• **TASK REQUIREMENTS**
Find each line in the following listing that has the string "caption", then state the count and nothing else.

• **DATA SUPPLIED**

───

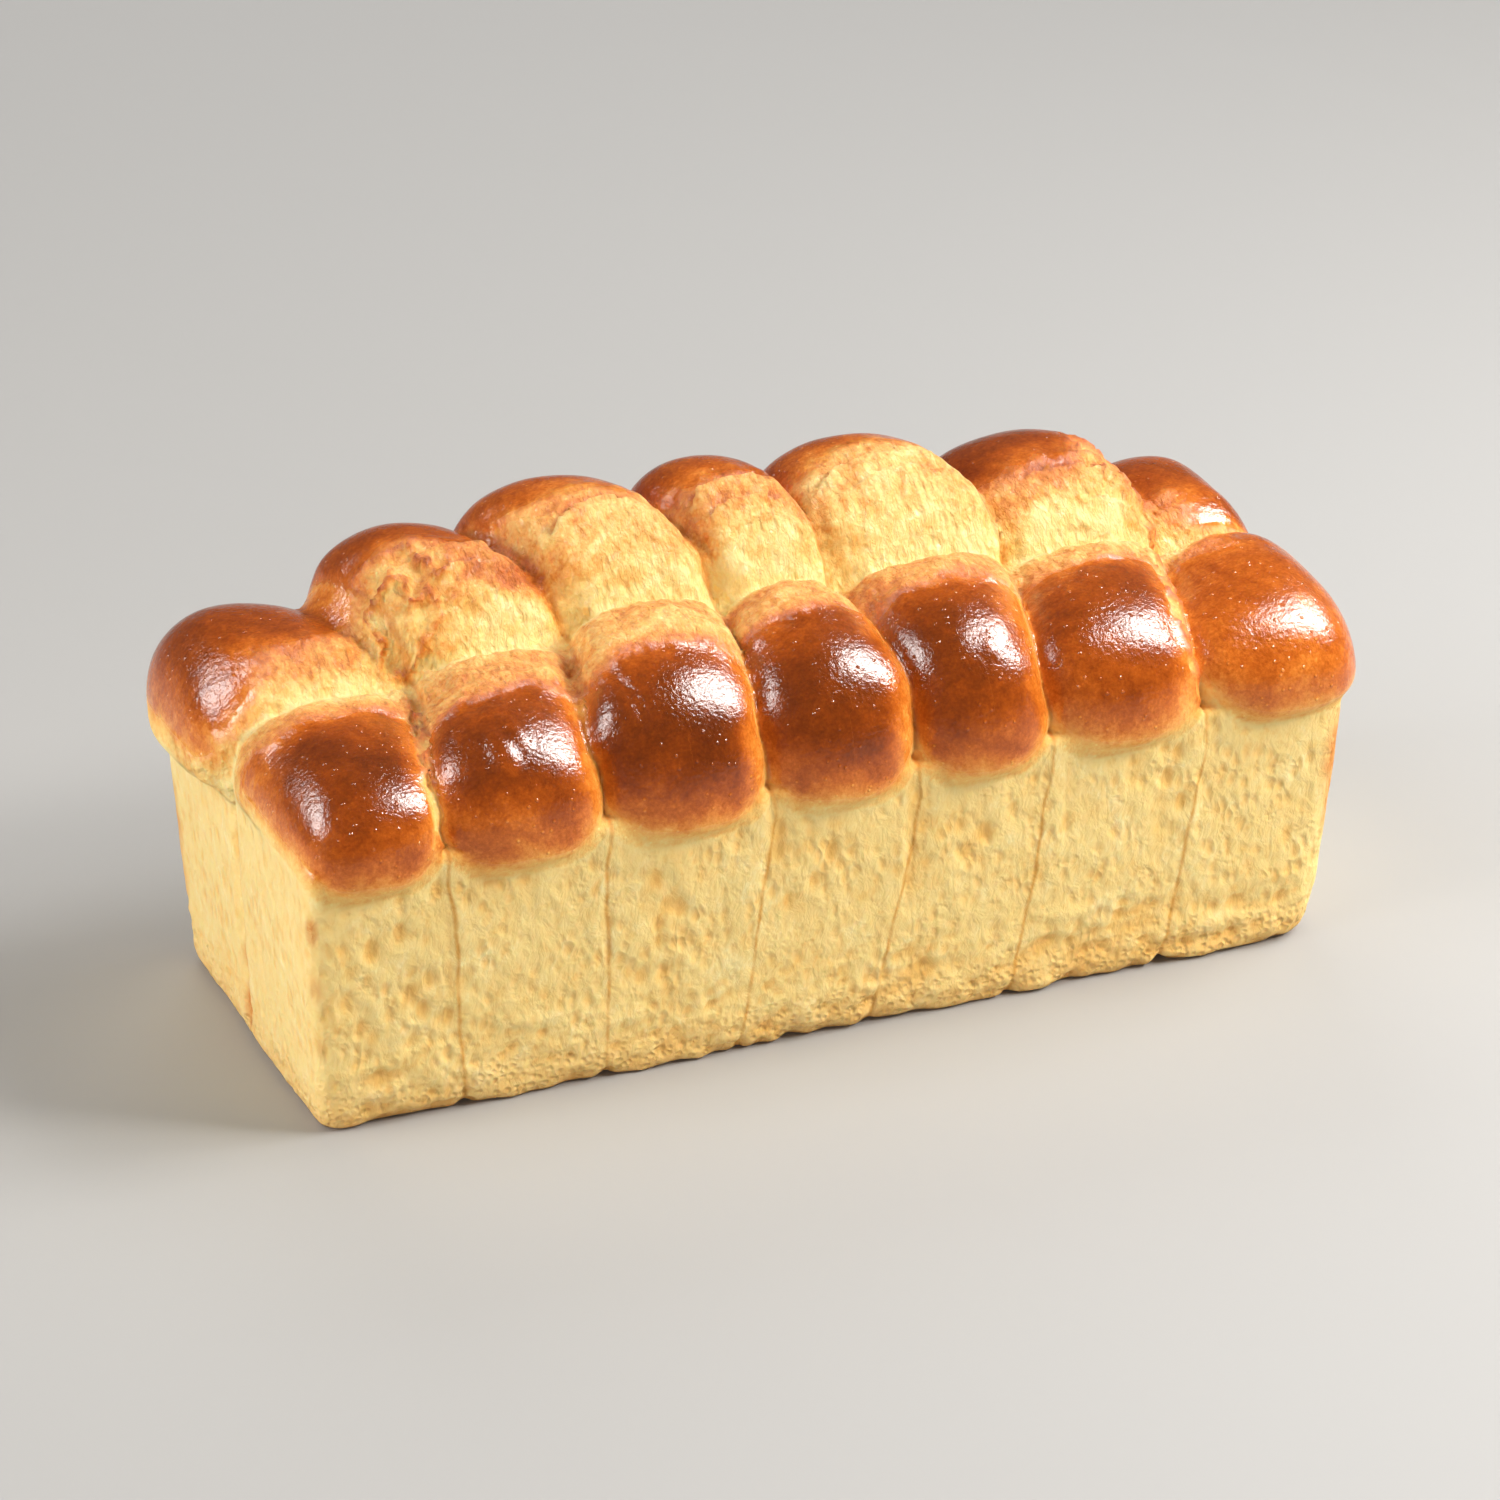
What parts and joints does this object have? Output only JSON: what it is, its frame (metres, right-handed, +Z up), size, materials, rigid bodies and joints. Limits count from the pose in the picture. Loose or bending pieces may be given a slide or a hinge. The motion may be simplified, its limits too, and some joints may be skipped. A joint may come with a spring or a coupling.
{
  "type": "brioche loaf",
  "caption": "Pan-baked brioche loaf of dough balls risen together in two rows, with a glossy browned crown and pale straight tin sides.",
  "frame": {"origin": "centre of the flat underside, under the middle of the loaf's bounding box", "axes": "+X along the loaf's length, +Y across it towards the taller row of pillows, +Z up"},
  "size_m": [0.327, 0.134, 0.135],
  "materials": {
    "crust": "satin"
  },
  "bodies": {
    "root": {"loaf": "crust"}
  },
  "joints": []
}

───

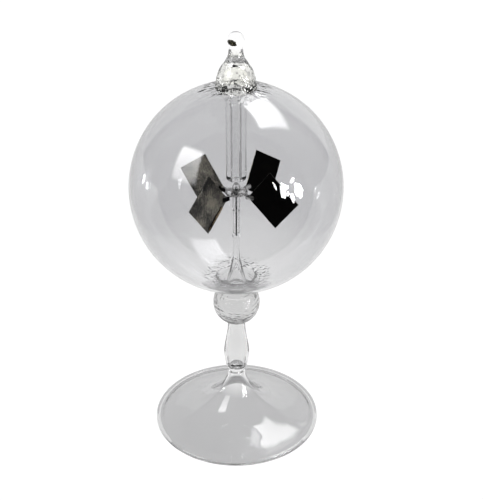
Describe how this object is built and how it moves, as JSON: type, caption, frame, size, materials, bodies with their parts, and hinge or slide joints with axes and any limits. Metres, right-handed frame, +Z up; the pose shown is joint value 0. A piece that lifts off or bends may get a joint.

───

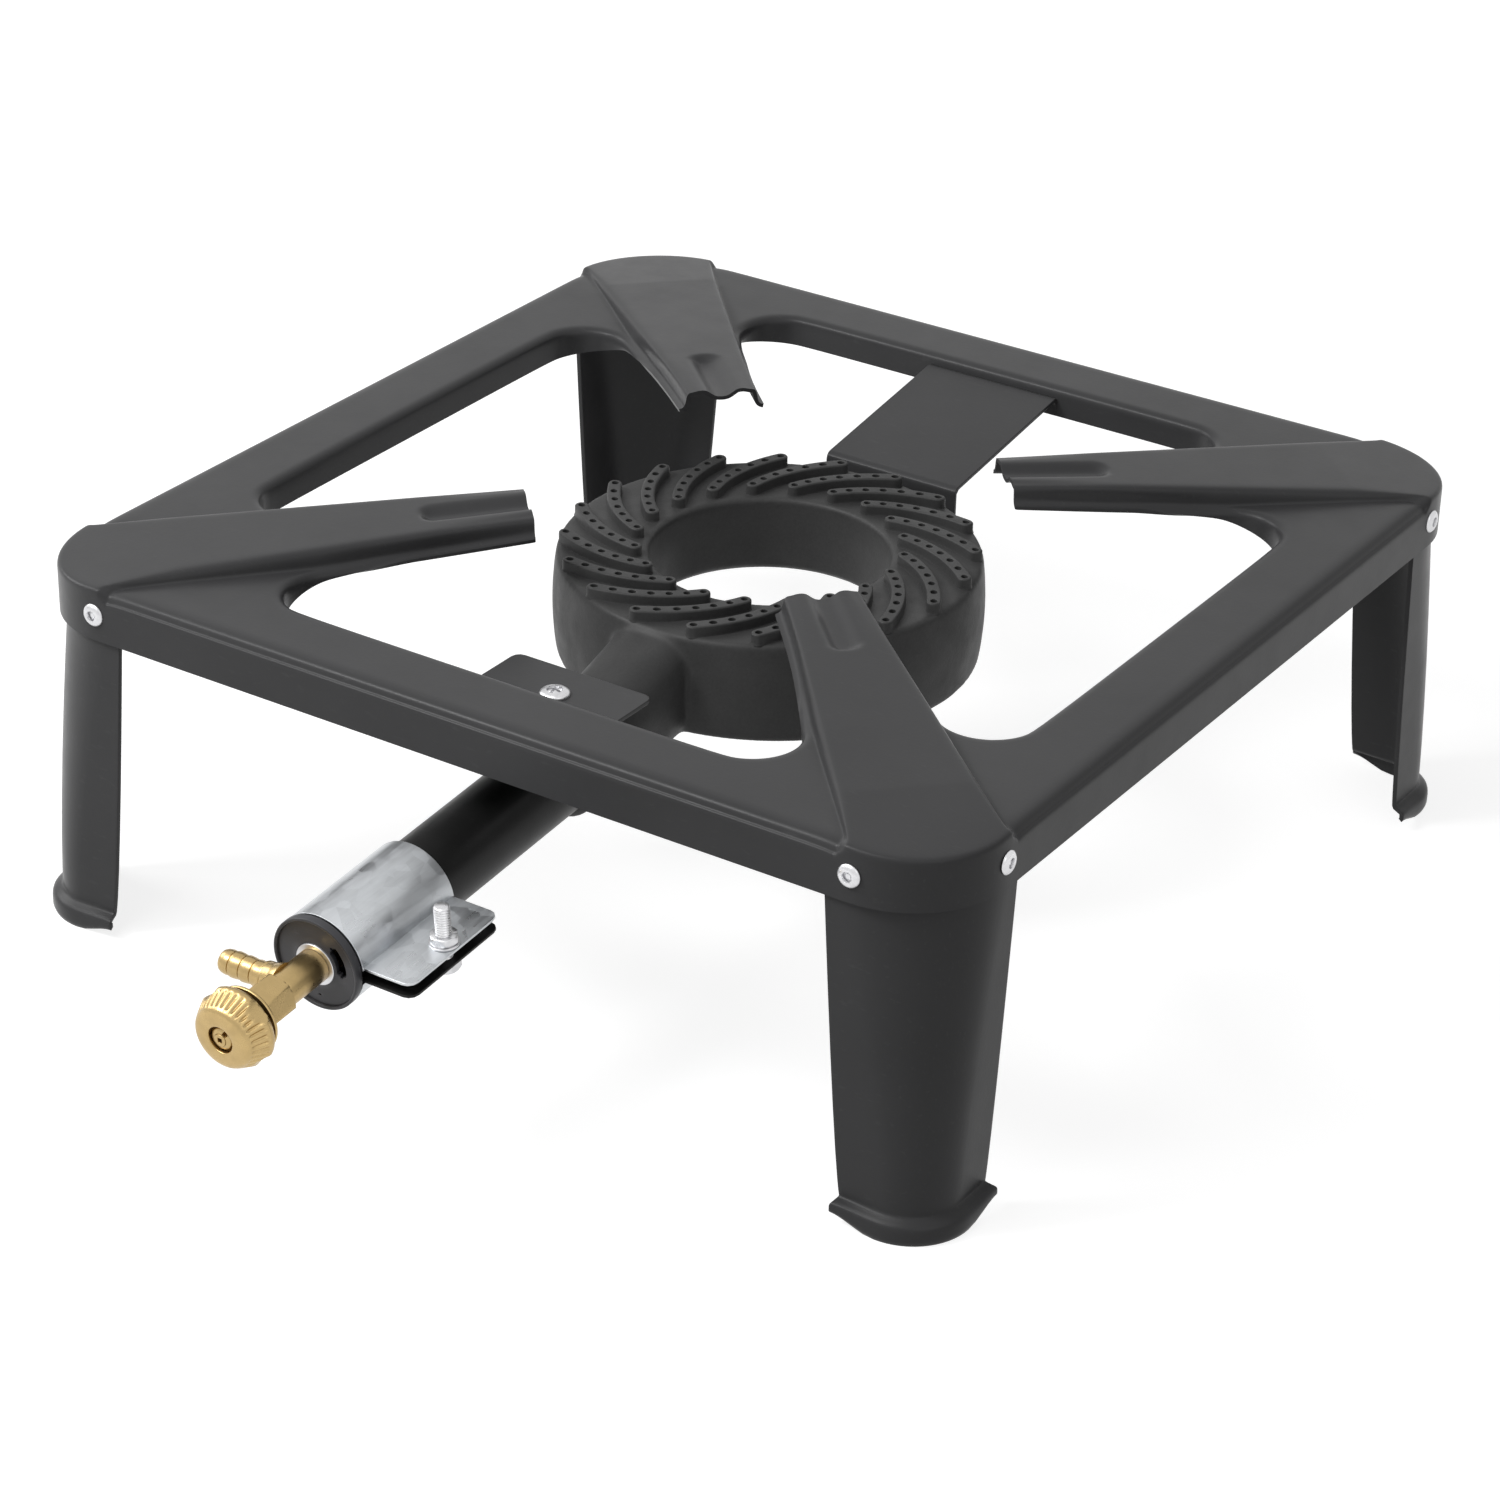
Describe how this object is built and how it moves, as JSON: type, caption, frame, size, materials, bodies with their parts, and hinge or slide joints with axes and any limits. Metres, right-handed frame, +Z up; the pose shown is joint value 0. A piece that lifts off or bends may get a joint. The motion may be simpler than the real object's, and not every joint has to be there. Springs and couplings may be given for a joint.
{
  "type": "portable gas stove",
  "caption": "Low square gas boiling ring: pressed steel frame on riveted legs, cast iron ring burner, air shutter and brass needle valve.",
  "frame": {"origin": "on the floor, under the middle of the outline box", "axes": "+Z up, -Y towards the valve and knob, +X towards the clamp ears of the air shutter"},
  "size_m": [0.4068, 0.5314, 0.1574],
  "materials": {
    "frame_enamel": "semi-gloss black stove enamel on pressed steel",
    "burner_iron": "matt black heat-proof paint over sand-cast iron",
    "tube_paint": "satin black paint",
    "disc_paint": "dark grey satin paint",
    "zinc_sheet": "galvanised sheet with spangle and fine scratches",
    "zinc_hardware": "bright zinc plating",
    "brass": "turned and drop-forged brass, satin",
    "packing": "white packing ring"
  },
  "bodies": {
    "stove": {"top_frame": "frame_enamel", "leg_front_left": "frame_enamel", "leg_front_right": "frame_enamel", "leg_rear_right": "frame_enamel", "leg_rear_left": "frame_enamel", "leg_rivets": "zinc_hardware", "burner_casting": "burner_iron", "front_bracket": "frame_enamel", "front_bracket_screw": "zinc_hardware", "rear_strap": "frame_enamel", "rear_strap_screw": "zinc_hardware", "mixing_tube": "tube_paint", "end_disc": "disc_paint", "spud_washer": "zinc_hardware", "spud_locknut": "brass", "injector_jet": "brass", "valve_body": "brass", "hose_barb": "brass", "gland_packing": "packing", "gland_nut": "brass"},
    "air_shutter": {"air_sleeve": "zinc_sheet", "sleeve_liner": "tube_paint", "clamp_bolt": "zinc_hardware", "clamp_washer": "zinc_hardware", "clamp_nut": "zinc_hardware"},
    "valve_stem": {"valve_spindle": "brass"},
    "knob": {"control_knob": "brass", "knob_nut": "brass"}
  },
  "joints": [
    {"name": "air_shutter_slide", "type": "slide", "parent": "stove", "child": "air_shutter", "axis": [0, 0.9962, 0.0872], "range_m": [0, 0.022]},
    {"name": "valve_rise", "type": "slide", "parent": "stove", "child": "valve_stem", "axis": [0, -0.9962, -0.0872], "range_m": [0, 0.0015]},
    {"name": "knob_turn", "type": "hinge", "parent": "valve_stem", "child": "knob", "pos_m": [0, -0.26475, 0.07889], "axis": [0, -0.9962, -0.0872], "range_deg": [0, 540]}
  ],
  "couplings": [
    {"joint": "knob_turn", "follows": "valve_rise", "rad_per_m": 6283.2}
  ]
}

───

• **EXERCISE OUTPUT**
4